● **EXERCISE TASK**: Reproduce, exactly and in full, only the lines below from the one containing "leg_y) in enumerate(CONN_ROWS)" through the one containing "record = json.load(file)".

++++ AVAILABLE DATA ++++

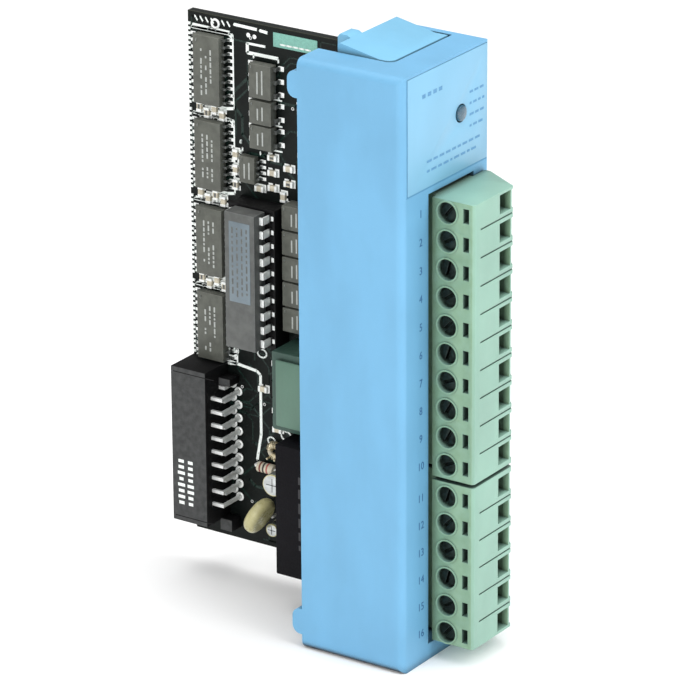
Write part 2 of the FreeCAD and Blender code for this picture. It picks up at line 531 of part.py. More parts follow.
def chip_legs():
    legs = []
    for z in CHIP_Z:
        legs += gull_legs(CHIP_Y, z, CHIP_HALF_Y, CHIP_WAYS, CHIP_LEG_PITCH, CHIP_TALL, 1.2)
    y, z, half_y, half_z, tall, ways = SMALL_CHIP
    legs += gull_legs(y, z, half_y, ways, CHIP_LEG_PITCH * 0.85, tall, 0.9)
    for y, z, half_y, half_z, tall, ways in isolator_places():
        legs += gull_legs(y, z, half_y, ways, half_z * 2.3 / ways, tall, 0.9, 0.35)
    return legs


def dip_heights():
    return [DIP_Z + (i - (DIP_WAYS - 1) / 2) * CONN_PITCH for i in range(DIP_WAYS)]


def chip_socket():
    frame = on_board(DIP_Y, DIP_Z, SOCKET_HALF_Y, SOCKET_HALF_Z, 0.0, SOCKET_TALL)
    well = on_board(DIP_Y, DIP_Z, SOCKET_HALF_Y - 2.5, SOCKET_HALF_Z - 2.5, 1.0, SOCKET_TALL + 1)
    holes = []
    for side in (-1, 1):
        for z in dip_heights():
            holes.append(on_board(DIP_Y + side * DIP_ROW, z, 0.45, DIP_LEG_HALF + 0.15, 1.2, SOCKET_TALL + 1))
    return frame.cut([well] + holes)


def socketed_chip():
    """A dual in-line chip whose legs stand in the socket."""
    floor, top = SOCKET_TALL + 0.4, SOCKET_TALL + 3.7
    parts = [on_board(DIP_Y, DIP_Z, DIP_HALF_Y, DIP_HALF_Z, floor, top)]
    middle = (floor + top) / 2
    for side in (-1, 1):
        for z in dip_heights():
            row = DIP_Y + side * DIP_ROW
            parts.append(on_board(row, z, DIP_LEG, DIP_LEG_HALF, 2.0, middle + DIP_LEG))
            shoulder = row - side * (DIP_ROW - DIP_HALF_Y) / 2
            parts.append(on_board(shoulder, z, 0.5, DIP_LEG_HALF, middle - DIP_LEG, middle + DIP_LEG))
    return joined(parts)


def isolators():
    return [on_board(y, z, half_y, half_z, 0.3, tall)
            for y, z, half_y, half_z, tall, ways in isolator_places()]


def power_converter():
    y, z, half_y, half_z, tall, foot = POWER_CONVERTER
    body = on_board(y, z, half_y, half_z, foot, tall)
    inset = 2 * foot
    feet = [on_board(y + a * (half_y - inset), z + b * (half_z - inset), foot, foot, 0.0, foot)
            for a in (-1, 1) for b in (-1, 1)]
    return joined([body] + feet)


def transformer():
    """A wound block: two core halves round a taller bobbin."""
    y, z, half_y, half_z, core_tall, bobbin_tall = TRANSFORMER
    core = on_board(y, z, half_y, half_z, 1.0, core_tall)
    bobbin = on_board(y, z, half_y * 0.77, half_z * 0.79, 0.0, bobbin_tall)
    return joined([core, bobbin])


def disc_capacitor(y, z, radius, thick, high, lean):
    """A dipped disc standing on edge on the board; lean turns it about the board's normal."""
    disc = rod(radius, (BOARD_X - high, y, z - thick / 2), (0, 0, 1), thick)
    disc = disc.makeFillet(thick * 0.42, [e for e in disc.Edges if e.Closed and e.Length > radius])
    disc.rotate(V(BOARD_X - high, y, z), V(1, 0, 0), lean)
    return disc


def can_capacitor(y, z, radius, tall):
    can = rod(radius, (BOARD_X - tall, y, z), (1, 0, 0), tall)
    base = rod(radius + 0.15, (BOARD_X - 0.8, y, z), (1, 0, 0), 0.8)
    return joined([can, base])


def board_capacitors():
    return [disc_capacitor(*DISC_CAPACITOR)] + [can_capacitor(*can) for can in CAN_CAPACITORS]


def small_block(y, z, along_y):
    """A surface-mounted resistor or capacitor, lying along Y or along Z."""
    half_y, half_z = (SMALL_LONG, SMALL_WIDE) if along_y else (SMALL_WIDE, SMALL_LONG)
    return on_board(y, z, half_y, half_z, 0.0, SMALL_TALL)


def board_passives():
    """Small surface-mounted resistors and capacitors, one axial resistor and one ring choke."""
    blocks = []
    for z in CHIP_GAP_Z:
        for i in range(GAP_BLOCKS):
            blocks.append(small_block(GAP_FIRST_Y + i * GAP_STEP, z + GAP_STAGGER * (i % 2), False))
    blocks += [small_block(y, z, False) for y, z in UPRIGHT_SPOTS]
    blocks += [small_block(y, z, True) for y, z in LEVEL_SPOTS]
    y, z, radius, length = AXIAL_RESISTOR
    axial = rod(radius, (BOARD_X - radius - 0.4, y - length / 2, z), (0, 1, 0), length)
    y, z, radius, wire = RING_CHOKE
    choke = Part.makeTorus(radius, wire, V(BOARD_X - 2 * wire, y, z), V(1, 0, 0))
    return blocks + [axial, choke]


# ---------------------------------------------------------------- all nodes

def build():
    os.makedirs("parts", exist_ok=True)
    save("housing_shell", housing_shell())
    save("label_panel", label_panel())
    save("status_lens", status_lens())
    save("status_led", status_led())
    save("circuit_board", drilled_board())
    save("board_screws", [board_screw(y, z) for y, z in BOARD_SCREW_YZ])
    save("terminal_headers", [terminal_header(UPPER_Z, UPPER_SPAN), terminal_header(LOWER_Z, LOWER_SPAN)])
    save("header_pins", [header_pin(z) for z in UPPER_Z + LOWER_Z])
    save("upper_plug", plug_body(UPPER_Z, UPPER_SPAN))
    save("lower_plug", plug_body(LOWER_Z, LOWER_SPAN))
    save("upper_plug_contacts", [plug_contact(z) for z in UPPER_Z])
    save("lower_plug_contacts", [plug_contact(z) for z in LOWER_Z])
    for i, z in enumerate(UPPER_Z + LOWER_Z):
        save("terminal_screw_%02d" % (i + 1), terminal_screw(z, 40 + 25 * math.sin(2.3 * i)))
        save("wire_clamp_%02d" % (i + 1), wire_clamp(z))
    save("top_latch", latch(TOP_PIVOT_Y, TOP_PLATE_BACK, 0.0, 1.5, 1.8))
    save("bottom_latch", from_top(latch(BOTTOM_PIVOT_Y, BOTTOM_PLATE_BACK, 0.3, 0.0, -0.2)))
    save("latch_pins", [latch_pin(TOP_PIVOT_Y), from_top(latch_pin(BOTTOM_PIVOT_Y))])
    save("top_latch_spring", latch_spring(TOP_PIVOT_Y))
    save("bottom_latch_spring", from_top(latch_spring(BOTTOM_PIVOT_Y)))
    save("rack_connector", rack_connector())
    save("rack_connector_legs", [connector_leg(x, leg_y, z) for i, (x, leg_y) in enumerate(CONN_ROWS)
                                 for z in connector_heights(i)])
    save("surface_chips", surface_chips())
    save("chip_legs", chip_legs())
    save("chip_socket", chip_socket())
    save("socketed_chip", socketed_chip())
    save("optocouplers", isolators())
    save("power_converter", power_converter())
    save("transformer", transformer())
    save("board_capacitors", board_capacitors())
    save("board_passives", board_passives())


build()
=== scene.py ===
import json
import math
import random

import bmesh
import bpy
from mathutils import Matrix, Vector


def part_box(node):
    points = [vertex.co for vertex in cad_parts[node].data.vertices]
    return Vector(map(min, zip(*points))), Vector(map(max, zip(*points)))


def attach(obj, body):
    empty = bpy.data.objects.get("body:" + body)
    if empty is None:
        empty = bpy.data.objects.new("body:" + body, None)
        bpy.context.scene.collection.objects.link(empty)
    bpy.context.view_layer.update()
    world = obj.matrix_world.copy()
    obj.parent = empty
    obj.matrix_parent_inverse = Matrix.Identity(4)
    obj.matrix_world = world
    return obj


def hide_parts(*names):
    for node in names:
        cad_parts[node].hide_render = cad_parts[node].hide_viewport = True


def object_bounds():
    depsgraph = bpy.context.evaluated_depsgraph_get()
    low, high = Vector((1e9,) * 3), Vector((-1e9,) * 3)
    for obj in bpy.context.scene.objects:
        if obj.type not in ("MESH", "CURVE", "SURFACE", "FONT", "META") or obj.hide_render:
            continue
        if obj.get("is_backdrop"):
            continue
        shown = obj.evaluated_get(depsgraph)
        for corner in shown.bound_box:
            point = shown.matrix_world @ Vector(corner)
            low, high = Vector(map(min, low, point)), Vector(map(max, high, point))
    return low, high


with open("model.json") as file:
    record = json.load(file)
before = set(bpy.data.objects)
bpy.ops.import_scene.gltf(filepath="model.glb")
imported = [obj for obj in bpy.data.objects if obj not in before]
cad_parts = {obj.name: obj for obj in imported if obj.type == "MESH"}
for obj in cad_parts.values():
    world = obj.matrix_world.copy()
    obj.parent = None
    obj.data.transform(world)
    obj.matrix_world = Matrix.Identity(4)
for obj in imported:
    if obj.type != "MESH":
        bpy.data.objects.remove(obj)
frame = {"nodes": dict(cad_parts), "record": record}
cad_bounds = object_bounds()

MM = 0.001
NODES = frame["nodes"]
SCENE = bpy.context.scene
SEED = 7
random.seed(SEED)

# Camera, in the part's frame
VIEW_AZIMUTH = math.radians(-55.92)
VIEW_ELEVATION = math.radians(21.44)
VIEW_ROLL = math.radians(-0.37)
VIEW_TARGET = Vector((1.75, 9.5, 55.0)) * MM
VIEW_SHIFT_RIGHT = -2.294 * MM
VIEW_SHIFT_UP = -1.925 * MM
VIEW_DISTANCE = 862.5 * MM
LENS = 264.7
SENSOR_WIDTH = 36.0
CLIP_NEAR, CLIP_FAR = 0.01, 20.0

# Floor and light: each soft box is its name, place, side in metres and power in watts
FLOOR_HALF = 6.0
SOFTBOXES = (
    ("key", (0.10, -0.70, 0.62), 0.80, 6.0),
    ("fill", (-0.80, -0.15, 0.35), 0.60, 3.3),
    ("top", (-0.05, 0.10, 0.85), 0.95, 5.2),
)
LIGHT_AIM = Vector((0.0, 0.01, 0.055))
SKY_STRENGTH = 0.50

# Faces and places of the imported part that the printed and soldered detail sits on
BOARD_LOW, BOARD_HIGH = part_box("circuit_board")
BOARD_FACE = BOARD_LOW.x
BOARD_REAR_FACE = BOARD_HIGH.x
PANEL_LOW, PANEL_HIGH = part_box("label_panel")
SCREW_NODES = sorted(n for n in NODES if n.startswith("terminal_screw_"))
CLAMP_NODES = sorted(n for n in NODES if n.startswith("wire_clamp_"))
SPRING_NODES = ("top_latch_spring", "bottom_latch_spring")
POLE_Z = [(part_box(n)[0].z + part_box(n)[1].z) / 2 for n in SCREW_NODES]
FRONT_FACE = -10.5 * MM
FOOT_DROP = 1.9 * MM          # from the rack connector's lower foot up to its body
PRINT = 0.03 * MM             # thickness of printed detail
COPPER = 0.02 * MM            # and of etched tracks
PAD = 0.05 * MM               # and of solder pads
FINE = 0.30 * MM              # widths of printed lines
BOLD = 0.55 * MM
MARK_RISE = 0.012 * MM        # how far a mark stands off its package
MARK_SUNK = 0.005 * MM        # and how far it reaches in
LEG_HOLE = 0.25 * MM          # from a rack connector leg's front face to its hole's middle
DIP_LEGS = 10                 # legs in each row of the socketed chip
DIP_PITCH = 2.54 * MM
DIP_ROW = 3.81 * MM           # from the chip's middle to a row of its holes
MERGE = 0.0005 * MM           # vertices nearer than this are one
FLAT = 0.6                    # degrees: faces that meet more flatly than this are one
CAD_SHARP = 38.0              # degrees: edges sharper than this are rounded
DETAIL_SHARP = 35.0
DOME = ((0.0, 1.0), (0.12, 0.90), (0.26, 0.74), (0.40, 0.54), (0.52, 0.38), (0.64, 0.30))   # rise, share
BODY_OF = {n: b for b, members in frame["record"]["behaviour"]["bodies"].items() for n in members}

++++

● **WRITTEN ANSWER**:
    save("rack_connector_legs", [connector_leg(x, leg_y, z) for i, (x, leg_y) in enumerate(CONN_ROWS)
                                 for z in connector_heights(i)])
    save("surface_chips", surface_chips())
    save("chip_legs", chip_legs())
    save("chip_socket", chip_socket())
    save("socketed_chip", socketed_chip())
    save("optocouplers", isolators())
    save("power_converter", power_converter())
    save("transformer", transformer())
    save("board_capacitors", board_capacitors())
    save("board_passives", board_passives())


build()
=== scene.py ===
import json
import math
import random

import bmesh
import bpy
from mathutils import Matrix, Vector


def part_box(node):
    points = [vertex.co for vertex in cad_parts[node].data.vertices]
    return Vector(map(min, zip(*points))), Vector(map(max, zip(*points)))


def attach(obj, body):
    empty = bpy.data.objects.get("body:" + body)
    if empty is None:
        empty = bpy.data.objects.new("body:" + body, None)
        bpy.context.scene.collection.objects.link(empty)
    bpy.context.view_layer.update()
    world = obj.matrix_world.copy()
    obj.parent = empty
    obj.matrix_parent_inverse = Matrix.Identity(4)
    obj.matrix_world = world
    return obj


def hide_parts(*names):
    for node in names:
        cad_parts[node].hide_render = cad_parts[node].hide_viewport = True


def object_bounds():
    depsgraph = bpy.context.evaluated_depsgraph_get()
    low, high = Vector((1e9,) * 3), Vector((-1e9,) * 3)
    for obj in bpy.context.scene.objects:
        if obj.type not in ("MESH", "CURVE", "SURFACE", "FONT", "META") or obj.hide_render:
            continue
        if obj.get("is_backdrop"):
            continue
        shown = obj.evaluated_get(depsgraph)
        for corner in shown.bound_box:
            point = shown.matrix_world @ Vector(corner)
            low, high = Vector(map(min, low, point)), Vector(map(max, high, point))
    return low, high


with open("model.json") as file:
    record = json.load(file)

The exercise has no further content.